Perhaps it’s also because I can’t relate to the number of contributors who never planned on getting married either (I didn’t have my wedding day planned out even while we exchanged rings, to be honest, but I always liked the idea of marriage), or who are happy cougars, or that sort of thing. Or who had lots and lots of brothers and sisters (I have two), or traumatic childhoods.
But No Kidding is a good read. Always fascinating to read about other people, and it’s nice to know that you’re not alone – or, rather, you won’t feel alone when you’re in your 50s – but I would’ve preferred it if the authors were more spread out in ages and professions.

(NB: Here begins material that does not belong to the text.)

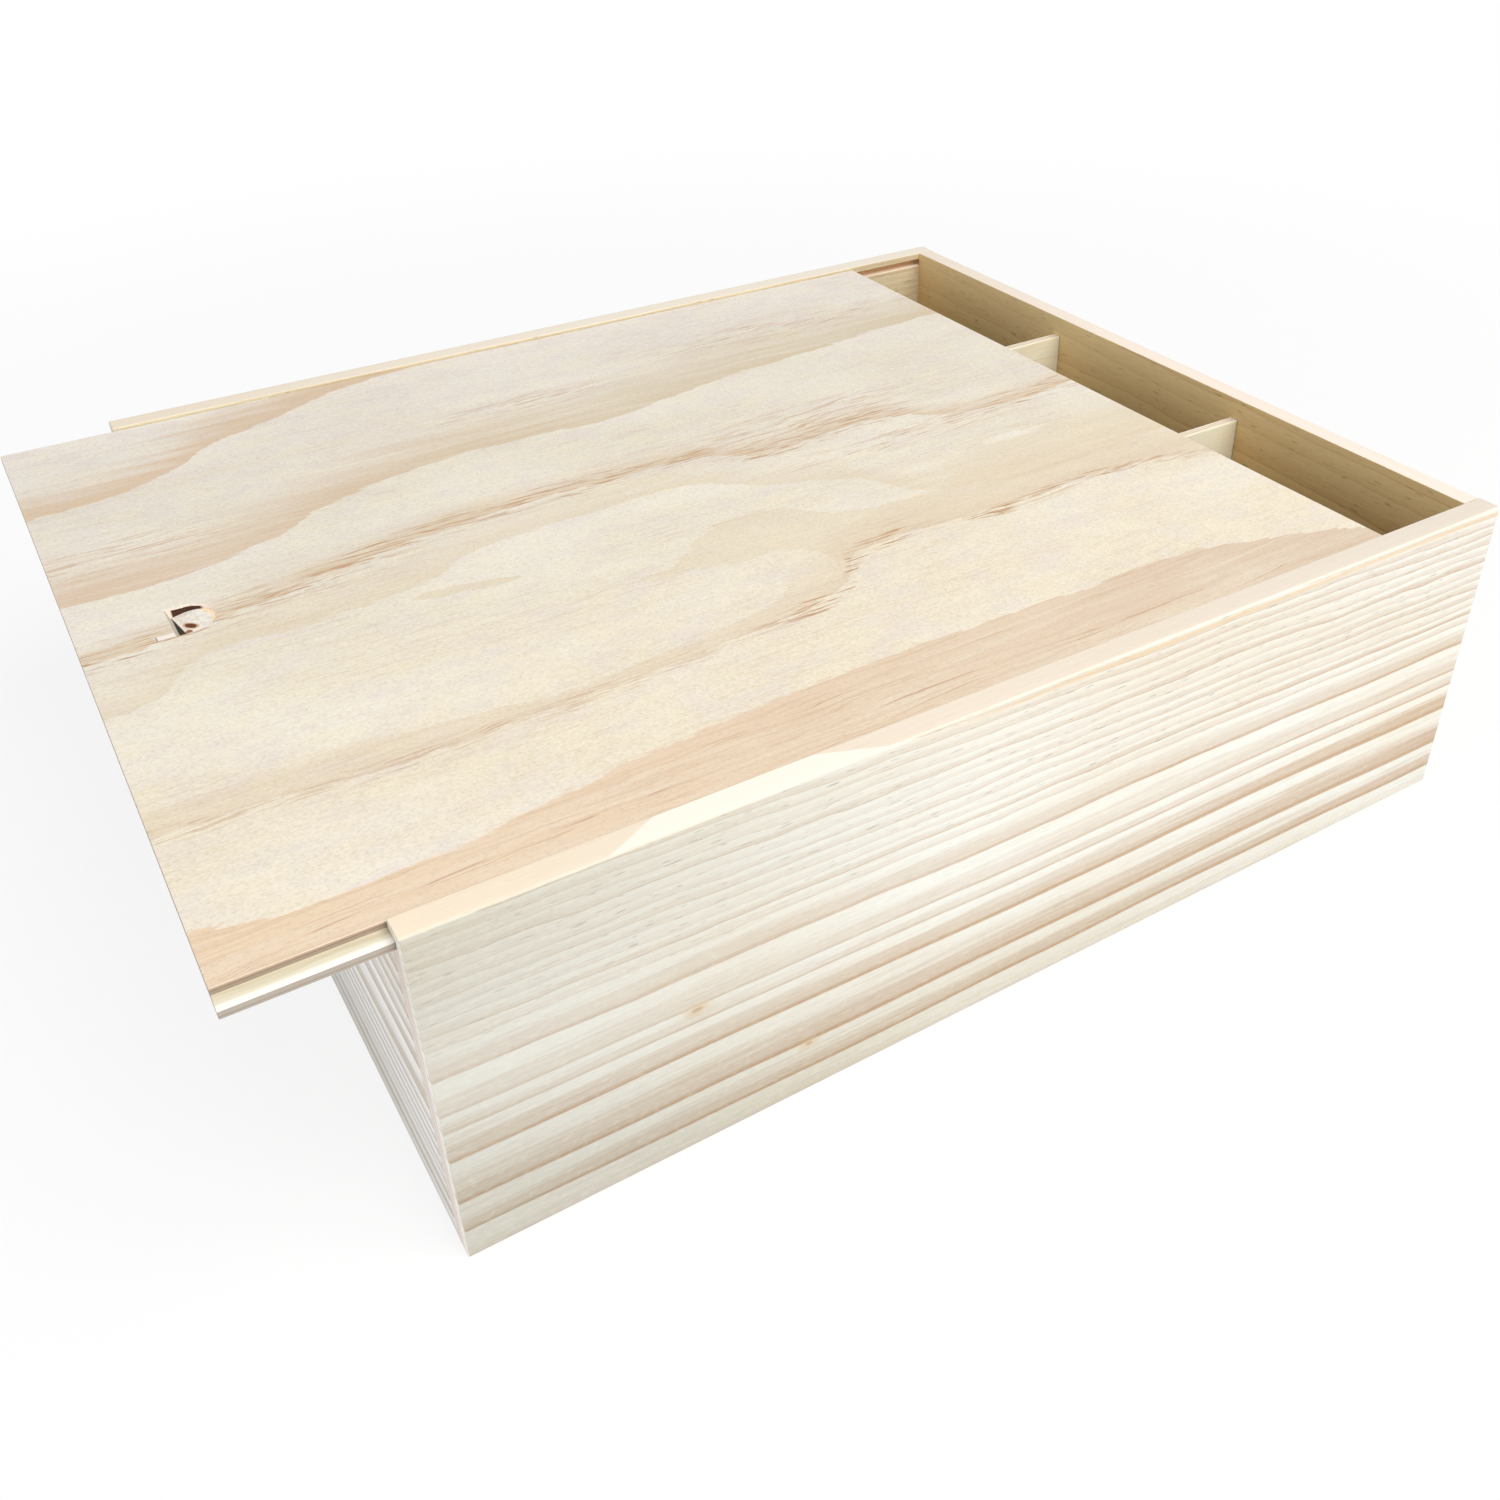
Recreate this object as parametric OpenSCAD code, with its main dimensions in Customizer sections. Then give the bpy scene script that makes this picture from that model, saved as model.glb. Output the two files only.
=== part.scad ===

For those in my age range, who might have made up their mind to be childfree, or who are umming and aahing about parenthood, I’d recommend Nicki Defago’s Childfree and Loving It! from 2005 instead, because it will be a lot more helpful in making your mind up one way or the other, and then reassure you that you’ve made the right decision, whatever that decision may be.
3.7 out of 5 fur babies.
* In case you’re wondering, because judging from what I’ve been talking about, you are (especially if you are a parent): I have nieces and nephews that I love and would do anything for. The oldest one is going to study animal care later this year (all the time I’ve known her, she’s said that she wants to be a vet, and now she’s starting that journey for real – I’m so proud of her!), and the youngest one’s smiles can light up a whole room, because yes, he really is that adorable. We also have the privilege of being mentors to our friends’ first-born, a delightful boy with special needs who has recently been joined by a little sister, whom I’m looking forward to meeting in person. So no, I don’t hate children. I’ve just decided I’d prefer other people to have them instead of me personally.
** In hindsight, mum realised she over-reacted at the time, and I think she apologised too. A couple of years later, she can’t wait to come see the new additions to our family, as she’s now resigned to the idea that all the English grandchildren she’ll ever get have four paws and a tail.